| STATED EXERCISE |
Look through the data and write out every line with the word "piece" in it.

(Records that describe objects)
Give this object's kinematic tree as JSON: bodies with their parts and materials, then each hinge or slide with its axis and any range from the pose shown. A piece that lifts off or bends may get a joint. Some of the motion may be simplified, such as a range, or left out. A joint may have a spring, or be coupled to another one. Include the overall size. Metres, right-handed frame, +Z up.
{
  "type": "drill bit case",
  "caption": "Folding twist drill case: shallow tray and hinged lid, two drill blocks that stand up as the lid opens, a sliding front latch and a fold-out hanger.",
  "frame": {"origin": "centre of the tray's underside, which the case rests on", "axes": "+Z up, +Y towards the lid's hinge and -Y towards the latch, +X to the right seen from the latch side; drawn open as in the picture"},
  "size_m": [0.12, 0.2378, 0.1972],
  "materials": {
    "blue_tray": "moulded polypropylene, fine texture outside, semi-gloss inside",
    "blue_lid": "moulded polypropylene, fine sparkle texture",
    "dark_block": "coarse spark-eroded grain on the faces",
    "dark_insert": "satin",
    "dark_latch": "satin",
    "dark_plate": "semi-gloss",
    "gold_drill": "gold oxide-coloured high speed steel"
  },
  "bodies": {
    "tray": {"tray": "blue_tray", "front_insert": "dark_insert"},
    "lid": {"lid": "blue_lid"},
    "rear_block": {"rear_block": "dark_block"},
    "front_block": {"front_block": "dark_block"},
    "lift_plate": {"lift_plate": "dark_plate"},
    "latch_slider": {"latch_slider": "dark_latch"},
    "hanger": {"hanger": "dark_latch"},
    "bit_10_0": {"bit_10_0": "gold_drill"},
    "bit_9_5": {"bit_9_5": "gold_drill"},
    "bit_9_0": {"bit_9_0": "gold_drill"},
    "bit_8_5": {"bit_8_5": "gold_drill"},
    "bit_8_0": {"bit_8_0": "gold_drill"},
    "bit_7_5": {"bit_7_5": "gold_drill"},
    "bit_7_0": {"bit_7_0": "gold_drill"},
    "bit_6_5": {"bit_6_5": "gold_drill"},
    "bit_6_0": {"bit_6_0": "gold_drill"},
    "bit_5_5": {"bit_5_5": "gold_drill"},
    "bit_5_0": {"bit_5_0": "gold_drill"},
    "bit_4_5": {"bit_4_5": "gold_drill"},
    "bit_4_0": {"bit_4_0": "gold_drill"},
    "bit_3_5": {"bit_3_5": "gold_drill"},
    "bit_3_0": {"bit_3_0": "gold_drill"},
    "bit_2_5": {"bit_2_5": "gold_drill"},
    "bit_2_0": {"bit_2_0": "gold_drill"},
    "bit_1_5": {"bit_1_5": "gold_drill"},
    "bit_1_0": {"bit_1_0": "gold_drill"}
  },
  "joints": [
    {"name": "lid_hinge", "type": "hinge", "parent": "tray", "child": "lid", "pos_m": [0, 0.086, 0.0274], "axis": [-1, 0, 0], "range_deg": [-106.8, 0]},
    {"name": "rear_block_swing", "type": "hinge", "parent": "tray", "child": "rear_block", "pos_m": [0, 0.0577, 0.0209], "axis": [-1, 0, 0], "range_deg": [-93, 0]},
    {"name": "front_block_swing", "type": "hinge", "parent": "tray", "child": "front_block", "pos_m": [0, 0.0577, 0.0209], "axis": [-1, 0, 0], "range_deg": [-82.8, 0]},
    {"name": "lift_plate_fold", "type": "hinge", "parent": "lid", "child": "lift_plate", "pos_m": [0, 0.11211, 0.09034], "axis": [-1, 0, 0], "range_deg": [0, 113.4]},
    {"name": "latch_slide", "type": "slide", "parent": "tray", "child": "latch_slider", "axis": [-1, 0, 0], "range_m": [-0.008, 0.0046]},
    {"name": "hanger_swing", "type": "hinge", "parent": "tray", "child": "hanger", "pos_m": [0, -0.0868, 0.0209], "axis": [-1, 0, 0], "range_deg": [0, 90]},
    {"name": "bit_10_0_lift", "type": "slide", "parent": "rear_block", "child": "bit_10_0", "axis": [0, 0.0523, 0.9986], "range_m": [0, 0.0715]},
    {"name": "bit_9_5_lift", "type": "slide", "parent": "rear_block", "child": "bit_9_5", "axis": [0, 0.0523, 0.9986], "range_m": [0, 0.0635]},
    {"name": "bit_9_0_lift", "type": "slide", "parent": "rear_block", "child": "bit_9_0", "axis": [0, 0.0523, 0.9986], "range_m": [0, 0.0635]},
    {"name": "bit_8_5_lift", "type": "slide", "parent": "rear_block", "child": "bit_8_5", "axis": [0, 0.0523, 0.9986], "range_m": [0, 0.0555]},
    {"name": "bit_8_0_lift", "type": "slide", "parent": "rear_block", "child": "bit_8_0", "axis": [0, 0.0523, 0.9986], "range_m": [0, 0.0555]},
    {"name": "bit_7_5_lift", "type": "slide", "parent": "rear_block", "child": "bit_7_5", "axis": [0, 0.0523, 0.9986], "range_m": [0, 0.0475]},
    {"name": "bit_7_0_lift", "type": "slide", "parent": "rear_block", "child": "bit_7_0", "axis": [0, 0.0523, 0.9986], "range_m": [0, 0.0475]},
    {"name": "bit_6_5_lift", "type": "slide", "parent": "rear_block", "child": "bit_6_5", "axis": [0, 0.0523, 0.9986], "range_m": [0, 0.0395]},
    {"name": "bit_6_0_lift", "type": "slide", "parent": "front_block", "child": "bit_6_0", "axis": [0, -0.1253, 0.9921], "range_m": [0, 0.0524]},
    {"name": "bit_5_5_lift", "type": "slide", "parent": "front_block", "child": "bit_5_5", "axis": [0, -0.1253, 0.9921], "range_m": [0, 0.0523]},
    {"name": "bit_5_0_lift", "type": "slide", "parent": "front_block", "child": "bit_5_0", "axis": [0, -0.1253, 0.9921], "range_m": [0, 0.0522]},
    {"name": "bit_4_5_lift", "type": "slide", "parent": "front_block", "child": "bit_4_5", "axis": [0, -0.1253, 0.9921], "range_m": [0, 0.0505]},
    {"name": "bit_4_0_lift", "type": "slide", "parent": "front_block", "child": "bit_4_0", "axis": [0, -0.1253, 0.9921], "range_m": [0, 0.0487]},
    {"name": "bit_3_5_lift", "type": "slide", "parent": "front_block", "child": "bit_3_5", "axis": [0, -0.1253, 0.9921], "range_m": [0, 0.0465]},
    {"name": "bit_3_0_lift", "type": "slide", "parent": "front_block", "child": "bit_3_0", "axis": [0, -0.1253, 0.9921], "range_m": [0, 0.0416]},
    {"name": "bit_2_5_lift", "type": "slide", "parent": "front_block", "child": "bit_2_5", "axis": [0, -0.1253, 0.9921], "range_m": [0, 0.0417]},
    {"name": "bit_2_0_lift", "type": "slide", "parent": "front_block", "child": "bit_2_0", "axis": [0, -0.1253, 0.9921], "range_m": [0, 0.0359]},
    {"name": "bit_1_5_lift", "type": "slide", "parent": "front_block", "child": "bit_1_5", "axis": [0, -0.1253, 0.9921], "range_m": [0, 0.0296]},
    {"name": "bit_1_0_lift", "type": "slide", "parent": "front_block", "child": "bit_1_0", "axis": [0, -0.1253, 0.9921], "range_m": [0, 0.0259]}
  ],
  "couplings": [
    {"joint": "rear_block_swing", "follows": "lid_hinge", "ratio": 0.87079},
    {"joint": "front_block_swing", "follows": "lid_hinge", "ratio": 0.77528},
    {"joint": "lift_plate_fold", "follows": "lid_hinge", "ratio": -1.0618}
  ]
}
* * *
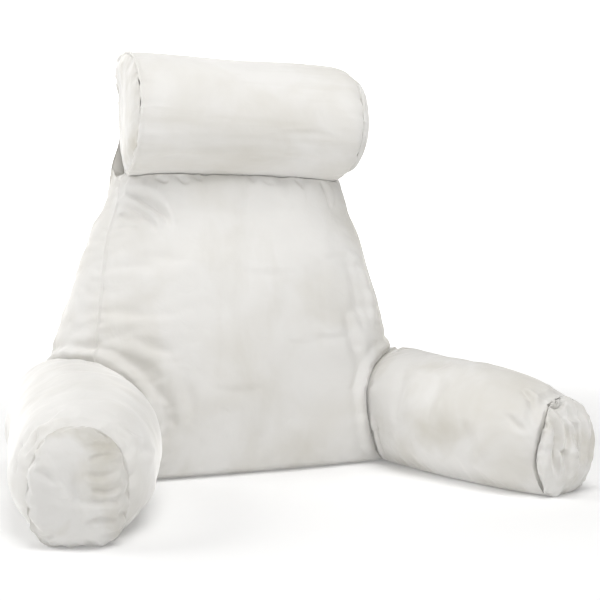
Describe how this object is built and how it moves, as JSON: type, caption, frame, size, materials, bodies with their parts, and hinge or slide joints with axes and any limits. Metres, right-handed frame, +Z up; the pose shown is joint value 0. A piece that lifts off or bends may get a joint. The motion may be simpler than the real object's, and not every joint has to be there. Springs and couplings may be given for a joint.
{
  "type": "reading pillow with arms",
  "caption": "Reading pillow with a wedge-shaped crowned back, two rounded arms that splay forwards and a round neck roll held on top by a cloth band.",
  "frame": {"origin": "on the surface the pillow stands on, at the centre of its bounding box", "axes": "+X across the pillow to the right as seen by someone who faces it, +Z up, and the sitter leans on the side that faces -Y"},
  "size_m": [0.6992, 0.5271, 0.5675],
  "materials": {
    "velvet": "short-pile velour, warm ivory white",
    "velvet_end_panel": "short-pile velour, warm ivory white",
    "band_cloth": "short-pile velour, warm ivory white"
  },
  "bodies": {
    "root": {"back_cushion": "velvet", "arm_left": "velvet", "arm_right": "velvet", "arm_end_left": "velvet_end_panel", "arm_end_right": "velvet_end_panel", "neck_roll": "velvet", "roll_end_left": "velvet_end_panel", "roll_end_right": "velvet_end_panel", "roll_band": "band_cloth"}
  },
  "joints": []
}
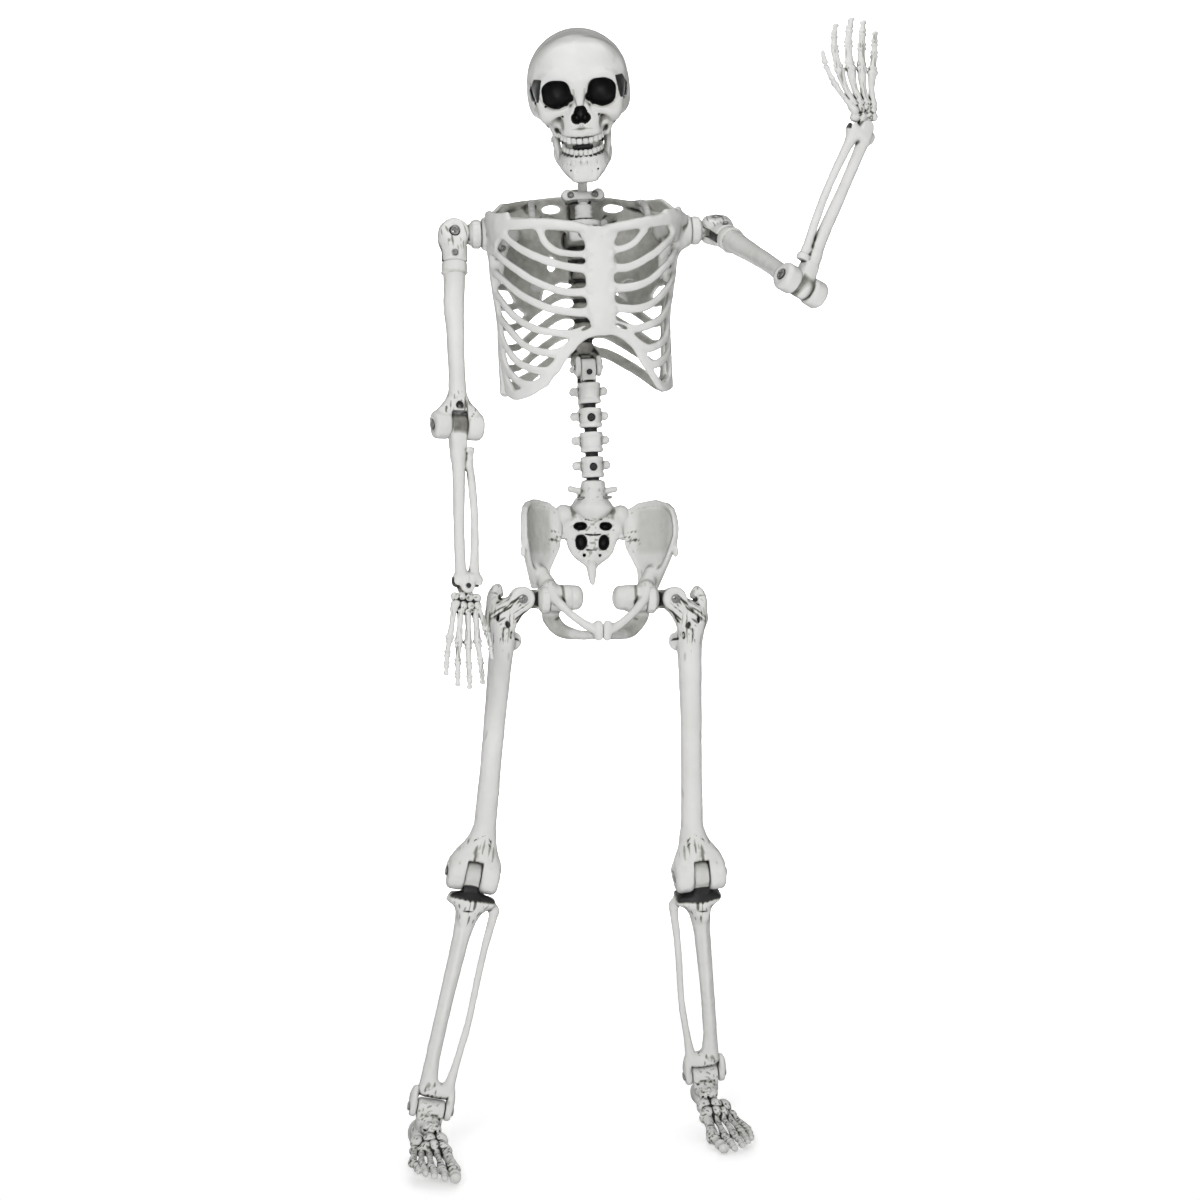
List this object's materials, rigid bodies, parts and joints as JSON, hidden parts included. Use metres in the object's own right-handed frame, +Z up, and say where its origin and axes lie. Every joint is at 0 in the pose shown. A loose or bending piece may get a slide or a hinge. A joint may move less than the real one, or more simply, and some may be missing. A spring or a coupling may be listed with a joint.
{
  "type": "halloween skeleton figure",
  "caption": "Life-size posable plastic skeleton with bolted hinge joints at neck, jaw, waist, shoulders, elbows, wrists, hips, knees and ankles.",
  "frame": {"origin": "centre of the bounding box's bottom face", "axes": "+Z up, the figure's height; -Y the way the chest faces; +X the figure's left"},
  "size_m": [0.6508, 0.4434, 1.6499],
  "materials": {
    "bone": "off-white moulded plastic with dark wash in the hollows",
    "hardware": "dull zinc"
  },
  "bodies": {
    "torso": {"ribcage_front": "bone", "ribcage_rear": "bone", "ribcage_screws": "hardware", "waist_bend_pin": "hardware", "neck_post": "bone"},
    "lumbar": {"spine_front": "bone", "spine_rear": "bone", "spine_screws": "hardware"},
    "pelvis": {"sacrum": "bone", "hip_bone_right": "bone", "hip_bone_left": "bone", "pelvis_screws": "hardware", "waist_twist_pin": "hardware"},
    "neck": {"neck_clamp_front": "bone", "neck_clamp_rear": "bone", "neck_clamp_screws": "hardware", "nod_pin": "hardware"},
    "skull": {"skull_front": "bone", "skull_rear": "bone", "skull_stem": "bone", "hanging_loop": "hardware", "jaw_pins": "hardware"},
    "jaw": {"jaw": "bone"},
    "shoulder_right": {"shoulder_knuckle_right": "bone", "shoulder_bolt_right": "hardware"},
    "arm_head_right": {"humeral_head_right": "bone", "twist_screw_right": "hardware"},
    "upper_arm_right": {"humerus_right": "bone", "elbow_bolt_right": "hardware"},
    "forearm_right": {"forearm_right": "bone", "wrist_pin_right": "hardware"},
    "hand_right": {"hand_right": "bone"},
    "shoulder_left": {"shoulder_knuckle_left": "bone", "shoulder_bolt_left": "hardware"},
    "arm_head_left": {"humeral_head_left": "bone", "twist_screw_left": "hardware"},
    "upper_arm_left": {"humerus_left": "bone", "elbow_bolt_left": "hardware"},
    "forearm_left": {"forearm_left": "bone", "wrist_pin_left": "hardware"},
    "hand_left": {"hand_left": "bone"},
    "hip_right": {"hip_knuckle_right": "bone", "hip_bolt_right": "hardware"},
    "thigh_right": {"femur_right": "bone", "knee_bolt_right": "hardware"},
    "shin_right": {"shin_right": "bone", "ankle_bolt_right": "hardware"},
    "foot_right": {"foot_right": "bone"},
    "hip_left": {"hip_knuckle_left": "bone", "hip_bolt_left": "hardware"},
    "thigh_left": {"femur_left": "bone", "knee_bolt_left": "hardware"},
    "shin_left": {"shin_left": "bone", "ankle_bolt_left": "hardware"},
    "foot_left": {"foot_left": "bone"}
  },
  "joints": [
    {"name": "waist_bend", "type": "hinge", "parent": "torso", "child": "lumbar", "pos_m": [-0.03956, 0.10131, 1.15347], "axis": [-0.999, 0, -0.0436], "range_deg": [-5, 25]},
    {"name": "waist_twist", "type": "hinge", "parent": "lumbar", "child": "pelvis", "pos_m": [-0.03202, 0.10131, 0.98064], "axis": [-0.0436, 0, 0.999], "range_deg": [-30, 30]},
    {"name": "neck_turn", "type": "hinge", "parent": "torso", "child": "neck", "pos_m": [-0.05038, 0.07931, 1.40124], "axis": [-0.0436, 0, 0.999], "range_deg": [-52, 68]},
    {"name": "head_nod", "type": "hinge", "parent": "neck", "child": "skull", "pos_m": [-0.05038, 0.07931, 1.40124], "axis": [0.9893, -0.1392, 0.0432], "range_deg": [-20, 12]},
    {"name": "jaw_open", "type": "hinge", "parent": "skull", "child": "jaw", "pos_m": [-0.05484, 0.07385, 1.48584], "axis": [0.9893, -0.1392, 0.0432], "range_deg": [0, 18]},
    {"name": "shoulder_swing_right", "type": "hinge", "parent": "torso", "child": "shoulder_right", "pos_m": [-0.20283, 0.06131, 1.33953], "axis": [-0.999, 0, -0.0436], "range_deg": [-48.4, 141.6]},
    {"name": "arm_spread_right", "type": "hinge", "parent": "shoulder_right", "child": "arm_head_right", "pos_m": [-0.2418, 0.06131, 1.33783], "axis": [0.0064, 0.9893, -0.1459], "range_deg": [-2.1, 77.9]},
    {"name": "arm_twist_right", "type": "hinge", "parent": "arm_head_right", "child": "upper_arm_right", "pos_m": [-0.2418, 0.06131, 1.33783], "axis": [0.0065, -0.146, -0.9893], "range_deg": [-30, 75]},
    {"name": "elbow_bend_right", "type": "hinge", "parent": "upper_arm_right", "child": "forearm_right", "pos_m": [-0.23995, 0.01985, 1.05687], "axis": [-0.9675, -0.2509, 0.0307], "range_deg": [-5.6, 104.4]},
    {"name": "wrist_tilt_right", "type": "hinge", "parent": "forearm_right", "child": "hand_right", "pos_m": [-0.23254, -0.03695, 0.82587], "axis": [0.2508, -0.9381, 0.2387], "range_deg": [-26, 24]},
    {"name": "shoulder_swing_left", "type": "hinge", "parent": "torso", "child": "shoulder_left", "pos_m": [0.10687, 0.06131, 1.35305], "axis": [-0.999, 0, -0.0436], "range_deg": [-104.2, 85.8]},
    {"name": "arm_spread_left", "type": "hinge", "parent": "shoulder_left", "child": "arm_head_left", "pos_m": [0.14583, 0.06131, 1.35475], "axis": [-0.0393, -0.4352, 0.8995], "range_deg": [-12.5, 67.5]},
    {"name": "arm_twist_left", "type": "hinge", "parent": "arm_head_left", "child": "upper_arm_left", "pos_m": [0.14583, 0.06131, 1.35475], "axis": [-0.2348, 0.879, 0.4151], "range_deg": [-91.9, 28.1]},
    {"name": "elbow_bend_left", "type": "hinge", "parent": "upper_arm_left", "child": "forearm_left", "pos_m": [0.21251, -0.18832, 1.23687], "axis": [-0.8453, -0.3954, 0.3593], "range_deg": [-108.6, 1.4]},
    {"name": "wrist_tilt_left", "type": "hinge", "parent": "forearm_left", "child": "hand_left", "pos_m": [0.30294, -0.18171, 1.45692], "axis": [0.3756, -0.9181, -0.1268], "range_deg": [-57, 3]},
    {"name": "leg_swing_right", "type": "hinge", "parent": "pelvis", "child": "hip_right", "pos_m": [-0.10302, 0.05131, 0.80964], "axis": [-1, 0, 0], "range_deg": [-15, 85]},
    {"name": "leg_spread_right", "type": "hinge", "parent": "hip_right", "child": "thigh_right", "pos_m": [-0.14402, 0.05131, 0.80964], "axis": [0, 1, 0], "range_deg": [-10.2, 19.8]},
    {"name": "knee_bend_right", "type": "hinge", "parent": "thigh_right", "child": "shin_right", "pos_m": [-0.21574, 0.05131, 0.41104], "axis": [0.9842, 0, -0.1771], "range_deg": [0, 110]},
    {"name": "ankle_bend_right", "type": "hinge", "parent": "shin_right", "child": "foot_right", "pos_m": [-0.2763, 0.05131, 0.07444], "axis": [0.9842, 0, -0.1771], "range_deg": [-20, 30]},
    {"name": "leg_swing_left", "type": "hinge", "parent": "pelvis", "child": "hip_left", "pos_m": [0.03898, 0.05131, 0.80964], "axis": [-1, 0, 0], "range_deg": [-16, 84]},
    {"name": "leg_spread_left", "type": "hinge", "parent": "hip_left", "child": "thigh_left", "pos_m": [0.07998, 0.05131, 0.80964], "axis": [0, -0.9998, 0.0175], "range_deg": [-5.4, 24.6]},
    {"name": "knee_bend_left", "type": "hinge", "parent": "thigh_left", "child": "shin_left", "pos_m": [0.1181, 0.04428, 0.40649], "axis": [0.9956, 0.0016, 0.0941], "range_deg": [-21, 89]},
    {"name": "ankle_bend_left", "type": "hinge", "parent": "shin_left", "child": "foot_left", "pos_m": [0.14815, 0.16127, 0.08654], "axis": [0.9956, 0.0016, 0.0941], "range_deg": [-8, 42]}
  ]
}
==
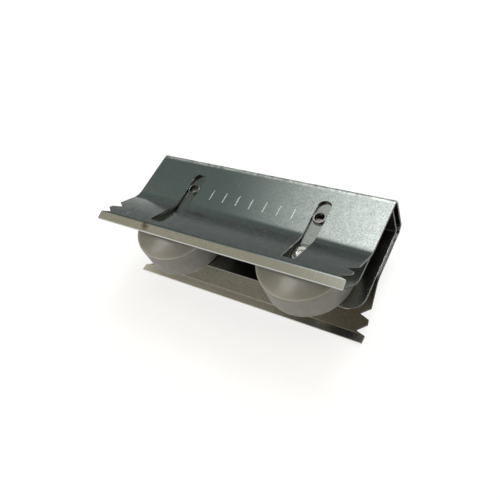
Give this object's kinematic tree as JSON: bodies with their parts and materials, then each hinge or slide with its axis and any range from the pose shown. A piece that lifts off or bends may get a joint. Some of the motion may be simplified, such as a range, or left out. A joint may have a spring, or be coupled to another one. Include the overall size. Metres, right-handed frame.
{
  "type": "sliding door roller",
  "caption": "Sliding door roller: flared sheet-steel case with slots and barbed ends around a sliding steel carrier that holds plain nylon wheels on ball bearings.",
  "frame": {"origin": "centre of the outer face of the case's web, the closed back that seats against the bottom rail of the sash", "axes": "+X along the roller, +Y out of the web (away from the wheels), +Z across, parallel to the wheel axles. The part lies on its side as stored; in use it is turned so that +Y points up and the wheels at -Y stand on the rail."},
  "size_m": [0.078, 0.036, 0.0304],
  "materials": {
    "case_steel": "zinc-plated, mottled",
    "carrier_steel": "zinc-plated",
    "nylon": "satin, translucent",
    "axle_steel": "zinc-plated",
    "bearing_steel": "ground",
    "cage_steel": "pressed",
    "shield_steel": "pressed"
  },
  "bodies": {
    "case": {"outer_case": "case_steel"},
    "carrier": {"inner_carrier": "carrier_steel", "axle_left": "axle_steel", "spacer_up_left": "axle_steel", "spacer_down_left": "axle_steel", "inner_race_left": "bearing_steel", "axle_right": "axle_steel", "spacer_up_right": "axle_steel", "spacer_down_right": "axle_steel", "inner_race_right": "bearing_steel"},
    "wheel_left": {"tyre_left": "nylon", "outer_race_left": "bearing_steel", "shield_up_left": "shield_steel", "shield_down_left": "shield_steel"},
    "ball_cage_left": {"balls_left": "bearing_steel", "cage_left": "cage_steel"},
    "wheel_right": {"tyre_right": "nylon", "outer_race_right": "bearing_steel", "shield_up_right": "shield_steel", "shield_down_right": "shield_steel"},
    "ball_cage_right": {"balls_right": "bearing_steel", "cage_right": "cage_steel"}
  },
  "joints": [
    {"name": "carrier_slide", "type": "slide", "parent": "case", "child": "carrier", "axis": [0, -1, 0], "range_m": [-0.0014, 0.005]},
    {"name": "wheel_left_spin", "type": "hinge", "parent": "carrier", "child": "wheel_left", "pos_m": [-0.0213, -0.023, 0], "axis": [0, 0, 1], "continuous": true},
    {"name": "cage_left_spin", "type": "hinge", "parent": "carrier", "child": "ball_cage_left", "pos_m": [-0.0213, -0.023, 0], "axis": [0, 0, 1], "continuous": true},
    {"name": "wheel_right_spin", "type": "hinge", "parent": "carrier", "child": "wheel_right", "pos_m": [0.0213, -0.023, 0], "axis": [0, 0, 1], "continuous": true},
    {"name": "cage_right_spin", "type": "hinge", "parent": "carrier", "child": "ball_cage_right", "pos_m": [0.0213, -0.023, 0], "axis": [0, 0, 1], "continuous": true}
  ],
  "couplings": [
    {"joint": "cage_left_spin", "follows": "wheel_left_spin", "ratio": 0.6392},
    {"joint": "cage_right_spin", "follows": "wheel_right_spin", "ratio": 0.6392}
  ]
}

| TASK RESULT |
Give this object's kinematic tree as JSON: bodies with their parts and materials, then each hinge or slide with its axis and any range from the pose shown. A piece that lifts off or bends may get a joint. Some of the motion may be simplified, such as a range, or left out. A joint may have a spring, or be coupled to another one. Include the overall size. Metres, right-handed frame, +Z up.
Describe how this object is built and how it moves, as JSON: type, caption, frame, size, materials, bodies with their parts, and hinge or slide joints with axes and any limits. Metres, right-handed frame, +Z up; the pose shown is joint value 0. A piece that lifts off or bends may get a joint. The motion may be simpler than the real object's, and not every joint has to be there. Springs and couplings may be given for a joint.
List this object's materials, rigid bodies, parts and joints as JSON, hidden parts included. Use metres in the object's own right-handed frame, +Z up, and say where its origin and axes lie. Every joint is at 0 in the pose shown. A loose or bending piece may get a slide or a hinge. A joint may move less than the real one, or more simply, and some may be missing. A spring or a coupling may be listed with a joint.
Give this object's kinematic tree as JSON: bodies with their parts and materials, then each hinge or slide with its axis and any range from the pose shown. A piece that lifts off or bends may get a joint. Some of the motion may be simplified, such as a range, or left out. A joint may have a spring, or be coupled to another one. Include the overall size. Metres, right-handed frame.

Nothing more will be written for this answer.